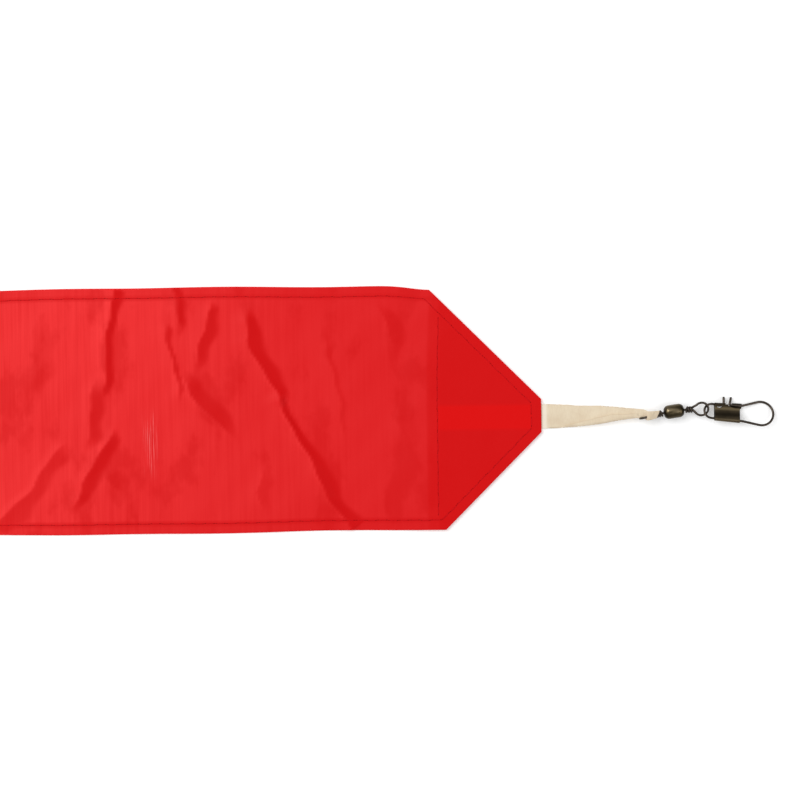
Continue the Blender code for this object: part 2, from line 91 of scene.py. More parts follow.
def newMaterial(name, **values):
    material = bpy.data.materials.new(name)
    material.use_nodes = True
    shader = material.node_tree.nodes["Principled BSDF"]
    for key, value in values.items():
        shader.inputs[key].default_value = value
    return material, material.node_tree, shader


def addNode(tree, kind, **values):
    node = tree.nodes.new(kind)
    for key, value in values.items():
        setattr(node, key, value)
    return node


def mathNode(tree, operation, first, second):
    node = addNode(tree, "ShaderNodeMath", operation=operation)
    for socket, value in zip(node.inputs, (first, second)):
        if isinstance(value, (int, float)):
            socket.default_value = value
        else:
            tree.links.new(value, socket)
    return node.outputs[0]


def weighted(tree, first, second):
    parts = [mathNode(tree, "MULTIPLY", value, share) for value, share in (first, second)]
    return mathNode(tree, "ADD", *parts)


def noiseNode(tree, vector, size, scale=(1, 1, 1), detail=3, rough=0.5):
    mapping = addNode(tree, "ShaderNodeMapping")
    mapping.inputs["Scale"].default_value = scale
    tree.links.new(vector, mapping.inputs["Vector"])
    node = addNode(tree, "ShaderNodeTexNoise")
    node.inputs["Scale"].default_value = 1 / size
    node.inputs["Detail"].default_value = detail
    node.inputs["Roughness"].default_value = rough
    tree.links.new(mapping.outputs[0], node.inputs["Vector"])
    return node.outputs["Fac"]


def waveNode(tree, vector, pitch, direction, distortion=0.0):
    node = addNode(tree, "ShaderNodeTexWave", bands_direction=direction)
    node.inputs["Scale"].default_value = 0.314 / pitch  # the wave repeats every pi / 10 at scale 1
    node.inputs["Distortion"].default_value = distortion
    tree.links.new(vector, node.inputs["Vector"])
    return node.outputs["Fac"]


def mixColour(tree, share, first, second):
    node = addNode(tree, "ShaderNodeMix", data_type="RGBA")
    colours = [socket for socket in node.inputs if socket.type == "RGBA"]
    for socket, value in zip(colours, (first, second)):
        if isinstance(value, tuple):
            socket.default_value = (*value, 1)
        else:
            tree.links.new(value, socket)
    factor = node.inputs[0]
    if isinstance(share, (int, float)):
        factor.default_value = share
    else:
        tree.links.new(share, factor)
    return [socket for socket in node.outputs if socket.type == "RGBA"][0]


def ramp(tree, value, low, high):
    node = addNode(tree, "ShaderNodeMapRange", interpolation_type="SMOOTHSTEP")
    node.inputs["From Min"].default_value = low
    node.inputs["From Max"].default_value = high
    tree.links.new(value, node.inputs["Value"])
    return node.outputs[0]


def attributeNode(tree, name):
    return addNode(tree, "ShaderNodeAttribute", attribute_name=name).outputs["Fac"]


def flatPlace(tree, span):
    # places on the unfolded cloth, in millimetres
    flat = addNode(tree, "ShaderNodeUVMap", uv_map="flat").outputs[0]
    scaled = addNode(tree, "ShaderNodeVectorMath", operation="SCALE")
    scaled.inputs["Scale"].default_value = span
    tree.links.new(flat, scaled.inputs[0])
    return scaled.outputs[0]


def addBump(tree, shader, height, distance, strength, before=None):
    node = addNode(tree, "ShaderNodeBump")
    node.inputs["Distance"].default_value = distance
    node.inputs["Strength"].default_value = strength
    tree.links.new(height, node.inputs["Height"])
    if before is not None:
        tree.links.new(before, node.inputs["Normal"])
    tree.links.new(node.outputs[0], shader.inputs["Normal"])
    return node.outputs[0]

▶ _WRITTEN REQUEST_
Write the whole listing out again. Keep every line exactly as it is.

▶ _OUTPUT FOR THIS EXERCISE_
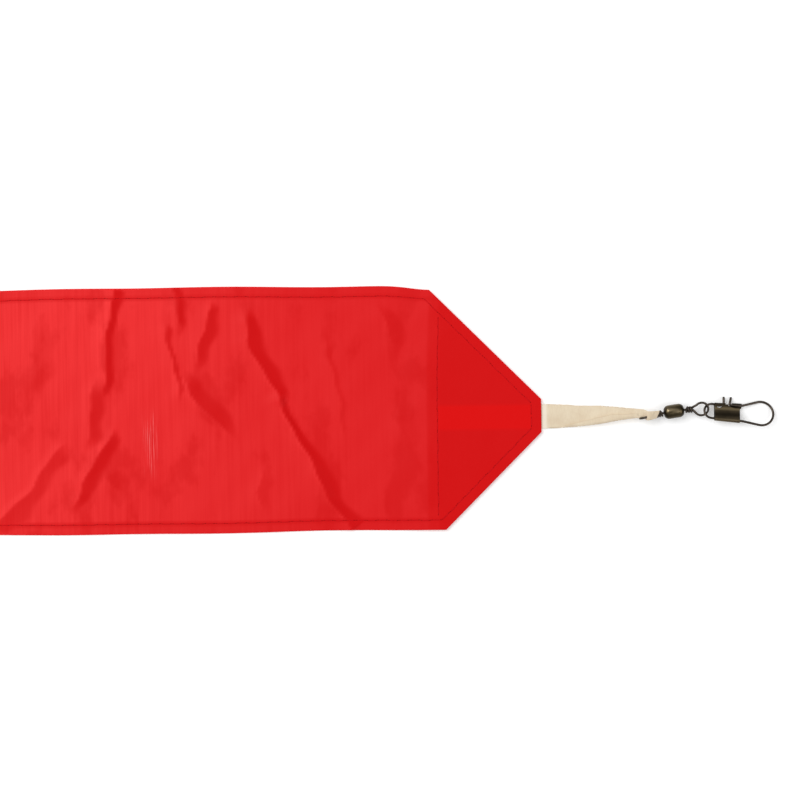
Continue the Blender code for this object: part 2, from line 91 of scene.py. More parts follow.
def newMaterial(name, **values):
    material = bpy.data.materials.new(name)
    material.use_nodes = True
    shader = material.node_tree.nodes["Principled BSDF"]
    for key, value in values.items():
        shader.inputs[key].default_value = value
    return material, material.node_tree, shader


def addNode(tree, kind, **values):
    node = tree.nodes.new(kind)
    for key, value in values.items():
        setattr(node, key, value)
    return node


def mathNode(tree, operation, first, second):
    node = addNode(tree, "ShaderNodeMath", operation=operation)
    for socket, value in zip(node.inputs, (first, second)):
        if isinstance(value, (int, float)):
            socket.default_value = value
        else:
            tree.links.new(value, socket)
    return node.outputs[0]


def weighted(tree, first, second):
    parts = [mathNode(tree, "MULTIPLY", value, share) for value, share in (first, second)]
    return mathNode(tree, "ADD", *parts)


def noiseNode(tree, vector, size, scale=(1, 1, 1), detail=3, rough=0.5):
    mapping = addNode(tree, "ShaderNodeMapping")
    mapping.inputs["Scale"].default_value = scale
    tree.links.new(vector, mapping.inputs["Vector"])
    node = addNode(tree, "ShaderNodeTexNoise")
    node.inputs["Scale"].default_value = 1 / size
    node.inputs["Detail"].default_value = detail
    node.inputs["Roughness"].default_value = rough
    tree.links.new(mapping.outputs[0], node.inputs["Vector"])
    return node.outputs["Fac"]


def waveNode(tree, vector, pitch, direction, distortion=0.0):
    node = addNode(tree, "ShaderNodeTexWave", bands_direction=direction)
    node.inputs["Scale"].default_value = 0.314 / pitch  # the wave repeats every pi / 10 at scale 1
    node.inputs["Distortion"].default_value = distortion
    tree.links.new(vector, node.inputs["Vector"])
    return node.outputs["Fac"]


def mixColour(tree, share, first, second):
    node = addNode(tree, "ShaderNodeMix", data_type="RGBA")
    colours = [socket for socket in node.inputs if socket.type == "RGBA"]
    for socket, value in zip(colours, (first, second)):
        if isinstance(value, tuple):
            socket.default_value = (*value, 1)
        else:
            tree.links.new(value, socket)
    factor = node.inputs[0]
    if isinstance(share, (int, float)):
        factor.default_value = share
    else:
        tree.links.new(share, factor)
    return [socket for socket in node.outputs if socket.type == "RGBA"][0]


def ramp(tree, value, low, high):
    node = addNode(tree, "ShaderNodeMapRange", interpolation_type="SMOOTHSTEP")
    node.inputs["From Min"].default_value = low
    node.inputs["From Max"].default_value = high
    tree.links.new(value, node.inputs["Value"])
    return node.outputs[0]


def attributeNode(tree, name):
    return addNode(tree, "ShaderNodeAttribute", attribute_name=name).outputs["Fac"]


def flatPlace(tree, span):
    # places on the unfolded cloth, in millimetres
    flat = addNode(tree, "ShaderNodeUVMap", uv_map="flat").outputs[0]
    scaled = addNode(tree, "ShaderNodeVectorMath", operation="SCALE")
    scaled.inputs["Scale"].default_value = span
    tree.links.new(flat, scaled.inputs[0])
    return scaled.outputs[0]


def addBump(tree, shader, height, distance, strength, before=None):
    node = addNode(tree, "ShaderNodeBump")
    node.inputs["Distance"].default_value = distance
    node.inputs["Strength"].default_value = strength
    tree.links.new(height, node.inputs["Height"])
    if before is not None:
        tree.links.new(before, node.inputs["Normal"])
    tree.links.new(node.outputs[0], shader.inputs["Normal"])
    return node.outputs[0]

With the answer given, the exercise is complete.